Good heavens, I have sat through some real rubbish over the past 16 years. I have been obliged to attend some of the most irrelevant content, poorly applied concepts with the dullest delivery ever in the name of professional development. Colleagues, this has to stop. We have got to stop being so tolerant of poor quality inset. I know it is a day off teaching with a free lunch and we might welcome the respite in a busy term but we need to stop this abuse of our professional development. There is an opportunity cost to not spending the precious time we have set aside for training on real professional development. As Shaun Allison describes in his class teaching blog, effective CPD should be subject specific, regular, collaborative and within the context of what is being taught. The main purpose should be to support the quality and consistency of teaching and learning within teams rather than a tick box exercise for some corporate action plan. We need to put CPD back into the context of subject areas, it needs to be teacher-led and based around the needs of the curriculum. Subject teams need the time and space to plan high quality teaching and reflect on current practice.
What it should not be:
One-size fits all. You know the type, all teaching staff in the hall for a session on AfL or behaviour management from some outside consultancy. To be honest, general pedagogy sessions have probably had their day, they might spark a thought but where does it go? How is it implemented? Where is the time and space in the schedule to make this happen before we get dragged into the next big thing?
One-off inspirational speaker. I actually quite like an engaging speaker but our task is not an after-dinner speech. It is to have the mental space to use the best evidence to evaluate our practice. What is left behind after the raconteur leaves the building? If we are to engage with a new evidenced-based practice it needs time to sow the seeds amongst the chaos of curriculum change.
Pretend accreditation. I am a 40 year old man, I have little need or desire for your made up certificate, thank you.
Team-building activities. This has to stop. It is not right or fair to spend precious development time on building a raft or making a tower out of newspaper. This madness has to stop.

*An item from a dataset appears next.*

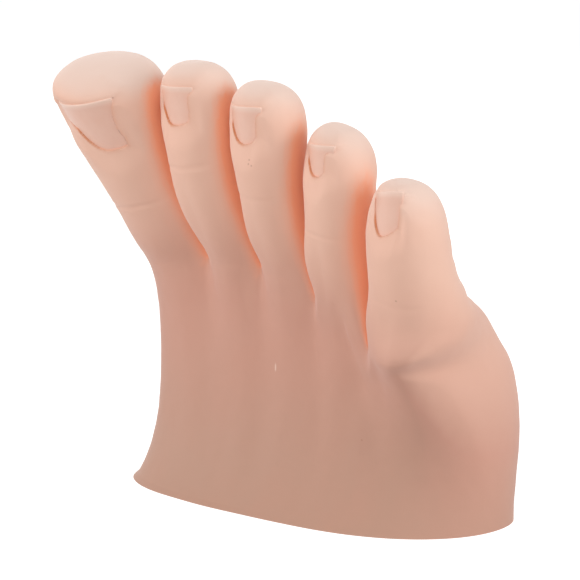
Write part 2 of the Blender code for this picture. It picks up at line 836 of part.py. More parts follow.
def lower_link_mesh(index, grow):
    """The link between a toe's knuckles: a tongue below, a fork above. Grown, it is the room cast round it."""
    root, tip, frame, length = link_frames(index)
    wide = fork_half() + grow
    name = TOES[index].name + "_lower_link"
    half = ARM_DEPTH / 2 + grow
    radius = EYE_RADIUS + grow
    flat = math.sqrt(radius**2 - half**2)
    bend = math.degrees(math.atan2(flat, half))
    outline = arc(radius, 180.0 - bend, 360.0 + bend, EYE_STEPS)
    outline += arc(radius, -bend, 180.0 + bend, EYE_STEPS, (0.0, length))
    bar = prism(frame, outline, wide)
    if grow:
        return bar
    cuts = []
    room = EYE_RADIUS + PLAY
    for side in (-1.0, 1.0):
        place = frame.copy()
        inner = TONGUE / 2
        outer = wide + OVERRUN
        place.translation = frame @ Vector((side * (inner + outer) / 2, 0.0, 0.0))
        block = [(-OVERRUN, -OVERRUN), (OVERRUN, -OVERRUN)] + arc(room, 0.0, 180.0, EYE_STEPS)
        cuts.append(("DIFFERENCE", prism(place, block, (outer - inner) / 2)))
    top = frame.copy()
    top.translation = frame @ Vector((0.0, 0.0, length))
    mouth = arc(room, 180.0, 360.0, EYE_STEPS) + [(OVERRUN, OVERRUN), (-OVERRUN, OVERRUN)]
    cuts.append(("DIFFERENCE", prism(top, mouth, TONGUE / 2 + PLAY)))
    for place in (frame, top):
        cuts.append(("DIFFERENCE", prism(place, disc(RIVET_RADIUS + PLAY), wide + OVERRUN)))
    return combine(bar, cuts, name)


def upper_link_mesh(index, grow):
    """The last link of a toe: a tongue in the lower link's fork, and a barbed stem that holds the tip's silicone."""
    tip = spine_frame(index, tip_share(index))
    room = TOES[index].length * (1.0 - tip_share(index)) * UPPER_LINK_SHARE
    half = ARM_DEPTH / 2 + grow
    radius = EYE_RADIUS + grow
    flat = math.sqrt(radius**2 - half**2)
    bend = math.degrees(math.atan2(flat, half))
    outline = arc(radius, 180.0 - bend, 360.0 + bend, EYE_STEPS)
    outline += [(half, room - ARM_DEPTH / 4), (-half, room - ARM_DEPTH / 4)]
    name = TOES[index].name + "_upper_link"
    stem = prism(tip, outline, TONGUE / 2 + grow)
    wide = half + BARB
    start = room - ARM_DEPTH / 2 - grow
    barb = [(-wide, start), (wide, start), (wide, room + grow), (-wide, room + grow)]
    solid = combine(stem, [("UNION", prism(tip, barb, fork_half() + grow))], name)
    if grow:
        return solid
    return combine(solid, [("DIFFERENCE", prism(tip, disc(RIVET_RADIUS + PLAY), OVERRUN))], name)


def keel_outline(grow):
    """The keel plate's outline across the forefoot, wider at its head than at its foot."""
    inner = min(ROOT_CENTRES) - grow
    outer = max(ROOT_CENTRES) + grow
    narrow = PLATE_EDGE
    return [
        (inner + narrow, PLATE_FOOT - grow),
        (outer - narrow, PLATE_FOOT - grow),
        (outer, PLATE_HEAD + grow),
        (inner, PLATE_HEAD + grow),
    ]


def upright_prism(outline, middle, half):
    """An outline of (X, Z) points drawn out along Y."""
    shape = bmesh.new()
    loops = []
    for back in (middle - half, middle + half):
        loops.append([shape.verts.new((across, back, height)) for across, height in outline])
    bridge_loops(shape, loops)
    shape.faces.new(loops[0])
    shape.faces.new(loops[1][::-1])
    bmesh.ops.recalc_face_normals(shape, faces=shape.faces)
    return finish_mesh(shape, "plate")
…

Coloured sugar paper. See above my comment about being a 40 year old man.
What it should be:
We are in such a period of curriculum change that our development needs must be focused on these new specifications, how to deliver the knowledge and skills and how to accurately assess the learning and use new mark schemes. How do we embed the ideas of cognitive psychology about retrieval practice and spaced-learning? My most valuable development activity of late has been our departmental attempts at joint planning. This has been a real joy and a privilege to talk through ideas and build them together.
Does it all need to happen in the same place at the same time. I have an active and supportive PLN on my twitter-feed, there are regular subject specific live chats that I participate in. Tutor2U have been offering a range of webinars in the early evening that are preferable to a podcast as they allow questions and group support. Does all development need to take place on the school premises in the same time slot? I have rather enjoyed my recent sojourns to ResearchEd and teach-meets in London. How I long for a more independent approach that allows me to be responsible for my 30 hours of professional development each year. CPD should be a buffet not a set menu.
I can count on my hand the number of meaningful insets in the last 16 years. Am I cynical and bitter? I hope not, I would consider myself humble about my practice and open to new ideas I am just a bit tired of the same-old, same-old. Actually, not tired but frustrated, angry, disappointed? I want more from the valuable time set aside for this. I want to have the mental space to reflect and respond to new approaches. I think both my students and I deserve more from the current diet on offer.
We need to return to a more streamlined and purest form of CPD, one which is teacher-led and where teachers can engage regularly to discuss ideas about how best to teach their subject. The opportunity cost of poor professional development is too great. Whose agenda is it anyway? Colleagues, we have nothing to lose but our own professional development. Let’s put away that sugar paper.